77% Of Suspected Infant Killers In South Korea Are In Their Teens And 20s
KEY POINTS
- The number of female infanticide suspects caught by police over the past nine years exceeded male suspects
- A South Korean woman allegedly confessed to killing her two newborns and storing their bodies in a freezer
- The dead babies were found after authorities launched an investigation into over 2,000 undocumented babies
A majority of the infanticide suspects caught by police in South Korea over the past decade were young people, a lawmaker said Sunday.
Rep. Jung Woo-taek of the ruling People Power Party said, citing data from the National Police Agency, that teens and people in their 20s accounted for 77% of the total suspects, the Korea Herald reported.
Of the 86 people accused of killing young children between 2013 and 2021, 44%, or 38 suspects, were in their 20s, while 34%, or 29 suspects, were aged 14 to 19.
Those in their 30s comprised 19% of the suspects, while those aged 41 to 50 accounted for 3%.
The number of female infanticide suspects far exceeded that of male suspects, according to the lawmaker. Police data showed that 78 of the suspects were female and only eight were male.
Meanwhile, of the 361 people accused of child abandonment during the same period, 73 suspects were aged 20 or under, while 140 were in their 20s. This means young people accounted for 59% of the total child abandonment suspects in the country between 2013 and 2021.
Jung said that unexpected pregnancies at a young age were the reason behind the higher number of infanticide and child abandonment suspects in the younger groups.
Last month, South Korean police requested an arrest warrant for a woman who allegedly confessed to strangling her two newborns to death soon after they were born in 2018 and 2019 and then hiding their bodies in her freezer for years, CNN reported.
An official with the Gyeonggi Nambu Provincial Police told the outlet that the unidentified woman, who is in her 30s, confessed to killing the babies, blaming "economic difficulties" while raising her three older children.
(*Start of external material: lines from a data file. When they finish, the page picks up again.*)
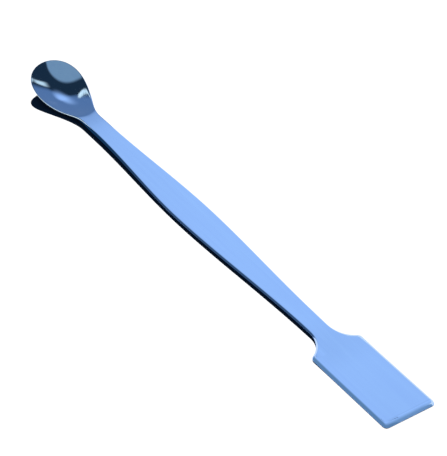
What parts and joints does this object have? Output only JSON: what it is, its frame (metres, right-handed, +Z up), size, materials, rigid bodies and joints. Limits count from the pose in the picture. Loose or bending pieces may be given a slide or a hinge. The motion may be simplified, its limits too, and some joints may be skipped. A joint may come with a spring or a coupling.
{
  "type": "laboratory spatula",
  "caption": "Solid steel laboratory spatula with an egg-shaped bowl, a slim handle that swells in the middle and a flat square-ended blade.",
  "frame": {"origin": "on the bench the spatula rests on, under the middle of its length", "axes": "+X along the spatula from the bowl towards the blade, +Y across it, +Z up from the bench, with the hollow of the bowl facing up"},
  "size_m": [0.18, 0.0164, 0.0074],
  "materials": {
    "polished_steel": "bright polished steel with a blue tint, a mirror in the bowl and finely lined along the handle"
  },
  "bodies": {
    "root": {"spatula": "polished_steel"}
  },
  "joints": []
}
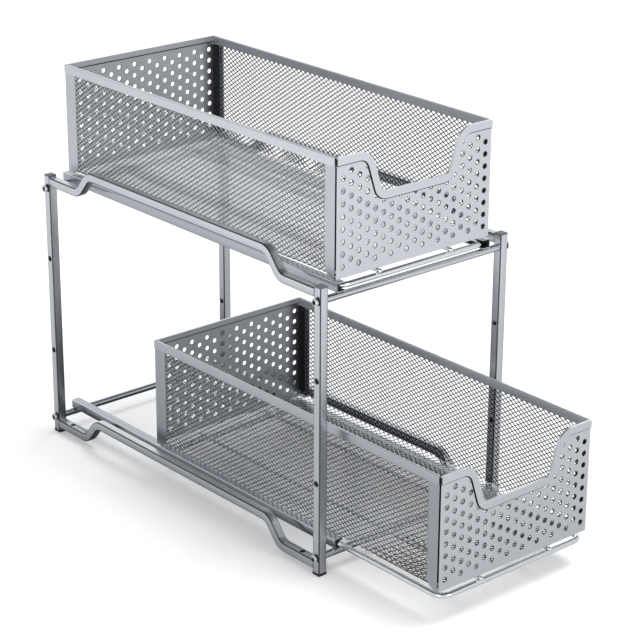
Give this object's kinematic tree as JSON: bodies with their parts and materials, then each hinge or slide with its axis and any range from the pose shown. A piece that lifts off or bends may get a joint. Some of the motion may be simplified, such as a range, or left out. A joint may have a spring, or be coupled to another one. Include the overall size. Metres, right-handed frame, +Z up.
{
  "type": "pull-out cabinet basket",
  "caption": "Two-tier pull-out organiser: mesh baskets with dipped, perforated fronts slide on wire loops in a bolted square-tube frame.",
  "frame": {"origin": "on the floor, under the middle of the bounding box of the assembly with its lower basket pulled out 153 mm", "axes": "+Z up; the baskets pull out towards -Y, which is the front; +X is to the right of someone in front of the cabinet who looks along +Y"},
  "size_m": [0.2628, 0.623, 0.4347],
  "materials": {
    "silver_paint": "satin silver-grey powder coat on steel tube and bar, slight cool tint",
    "slide_steel": "satin silver-grey coat on folded steel strip, polished inside by the wire",
    "panel_paint": "smooth satin silver-grey powder coat on 0.8 mm punched sheet",
    "mesh_paint": "silver-grey coat on expanded diamond mesh, a little darker where strands turn away",
    "bright_wire": "bright nickel-chrome plate on round steel wire",
    "zinc_hardware": "bright zinc plate on cross-recess screws and washers",
    "grey_plastic": "fine-grained moulded grey plastic",
    "black_plastic": "fine-grained moulded black plastic",
    "foot_plastic": "fine-grained moulded black plastic, slightly soft"
  },
  "bodies": {
    "frame": {"front_left_post": "silver_paint", "front_right_post": "silver_paint", "rear_left_post": "silver_paint", "rear_right_post": "silver_paint", "upper_left_rail": "silver_paint", "upper_right_rail": "silver_paint", "lower_left_rail": "silver_paint", "lower_right_rail": "silver_paint", "upper_front_crossbar": "silver_paint", "upper_rear_crossbar": "silver_paint", "lower_front_crossbar": "silver_paint", "lower_rear_crossbar": "silver_paint", "upper_left_slide": "slide_steel", "upper_right_slide": "slide_steel", "lower_left_slide": "slide_steel", "lower_right_slide": "slide_steel", "upper_left_guide": "black_plastic", "upper_right_guide": "black_plastic", "lower_left_guide": "black_plastic", "lower_right_guide": "black_plastic", "front_left_cap": "grey_plastic", "front_right_cap": "grey_plastic", "rear_left_cap": "grey_plastic", "rear_right_cap": "grey_plastic", "front_left_foot": "foot_plastic", "front_right_foot": "foot_plastic", "rear_left_foot": "foot_plastic", "rear_right_foot": "foot_plastic", "crossbar_screws": "zinc_hardware", "lock_washers": "zinc_hardware", "flat_washers": "zinc_hardware"},
    "upper_basket": {"upper_front_panel": "panel_paint", "upper_back_panel": "panel_paint", "upper_mesh_tray": "mesh_paint", "upper_front_left_strip": "panel_paint", "upper_front_right_strip": "panel_paint", "upper_back_left_strip": "panel_paint", "upper_back_right_strip": "panel_paint", "upper_left_rim": "panel_paint", "upper_right_rim": "panel_paint", "upper_slide_loop": "bright_wire", "upper_left_runner": "bright_wire", "upper_right_runner": "bright_wire"},
    "lower_basket": {"lower_front_panel": "panel_paint", "lower_back_panel": "panel_paint", "lower_mesh_tray": "mesh_paint", "lower_front_left_strip": "panel_paint", "lower_front_right_strip": "panel_paint", "lower_back_left_strip": "panel_paint", "lower_back_right_strip": "panel_paint", "lower_left_rim": "panel_paint", "lower_right_rim": "panel_paint", "lower_slide_loop": "bright_wire", "lower_left_runner": "bright_wire", "lower_right_runner": "bright_wire"}
  },
  "joints": [
    {"name": "upper_basket_slide", "type": "slide", "parent": "frame", "child": "upper_basket", "axis": [0, -1, 0], "range_m": [0, 0.29]},
    {"name": "lower_basket_slide", "type": "slide", "parent": "frame", "child": "lower_basket", "axis": [0, -1, 0], "range_m": [-0.153, 0.137]}
  ]
}
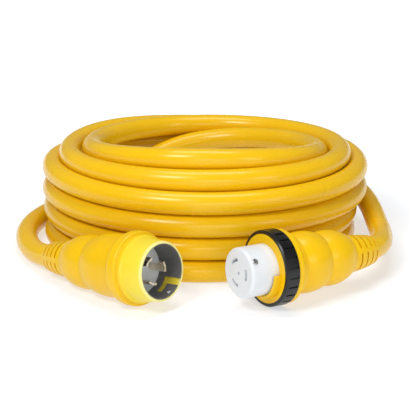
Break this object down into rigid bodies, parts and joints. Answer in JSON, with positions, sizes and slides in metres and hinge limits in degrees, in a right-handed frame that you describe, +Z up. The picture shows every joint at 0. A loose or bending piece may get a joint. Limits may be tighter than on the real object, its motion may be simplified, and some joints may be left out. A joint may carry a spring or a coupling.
{
  "type": "shore power cord",
  "caption": "Coiled heavy shore power cord with a twist-lock plug in a weather skirt and a locking connector with a free-turning ring.",
  "frame": {"origin": "middle of the floor under the plug and the connector, which lie in front of the coil", "axes": "+Z up, +X from the plug towards the connector, both ends point towards -Y and the coil lies on the +Y side"},
  "size_m": [0.4558, 0.4962, 0.1437],
  "materials": {
    "cord_jacket": "satin",
    "moulded_boot": "satin",
    "weather_skirt": "satin",
    "ring_black": "satin",
    "barrel_white": "gloss",
    "shell_grey": "satin",
    "face_grey": "matte",
    "terminal_block": "matte",
    "seal_rubber": "matte",
    "brass": "satin",
    "screw_steel": "satin",
    "clamp_plastic": "matte",
    "wire_red": "satin",
    "wire_black": "satin",
    "wire_white": "satin",
    "wire_green": "satin"
  },
  "bodies": {
    "cord_set": {"connector_assembly_screws": "screw_steel", "connector_barrel": "barrel_white", "connector_boot": "moulded_boot", "connector_clamp_lower": "clamp_plastic", "connector_clamp_screws": "screw_steel", "connector_clamp_upper": "clamp_plastic", "connector_collar": "weather_skirt", "connector_contact_neutral": "brass", "connector_contact_x": "brass", "connector_contact_y": "brass", "connector_ground_contact": "brass", "connector_lock_stud": "screw_steel", "connector_seal": "seal_rubber", "connector_tail": "cord_jacket", "connector_terminal_block": "terminal_block", "connector_terminal_screws": "screw_steel", "connector_wire_black": "wire_black", "connector_wire_green": "wire_green", "connector_wire_red": "wire_red", "connector_wire_white": "wire_white", "cord_coil": "cord_jacket", "plug_assembly_screws": "screw_steel", "plug_blade_neutral": "brass", "plug_blade_x": "brass", "plug_blade_y": "brass", "plug_boot": "moulded_boot", "plug_clamp_lower": "clamp_plastic", "plug_clamp_screws": "screw_steel", "plug_clamp_upper": "clamp_plastic", "plug_face": "face_grey", "plug_gasket": "seal_rubber", "plug_ground_strap": "brass", "plug_shell": "shell_grey", "plug_skirt": "weather_skirt", "plug_tail": "cord_jacket", "plug_terminal_block": "terminal_block", "plug_terminal_screws": "screw_steel", "plug_wire_black": "wire_black", "plug_wire_green": "wire_green", "plug_wire_red": "wire_red", "plug_wire_white": "wire_white"},
    "ring": {"locking_ring": "ring_black"}
  },
  "joints": [
    {"name": "locking_ring_spin", "type": "hinge", "parent": "cord_set", "child": "ring", "pos_m": [0.06458, -0.02959, 0.04104], "axis": [-0.8391, -0.5428, 0.0349], "continuous": true}
  ]
}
"I thought it would be difficult to raise them because we were having financial difficulties and I couldn't afford an abortion, so I killed them immediately after giving birth," the mother told police, according to Yonhap News Agency.
She also said that she told her husband she had aborted them.
Authorities discovered the two dead babies after they found in a government audit that the total reported number of infants born in hospitals did not match the local registrations that must be made a month after birth in order for parents to have access to public healthcare and childcare services, the South China Morning Post reported.
They found that from 2015 to 2022, there were 2,236 babies who were born in a hospital but were not registered.
They picked 23 random cases, or about 1% of the total number of undocumented babies, and asked local officials to check on their well-being, South Korea's Board of Audit and Inspection (BAI) said.
"This serious murder case was uncovered in a mere 1% blind sampling. Therefore, we are considering looking into all" the 2,236 unregistered infants, a BAI official was quoted as saying by Yonhap.
Of the 21 remaining babies inspected, one died of malnutrition 70 days after birth, another was put in an orphanage, and a third was allegedly adopted by unidentified foster parents.
Police are investigating the last case as a suspected murder, per BAI.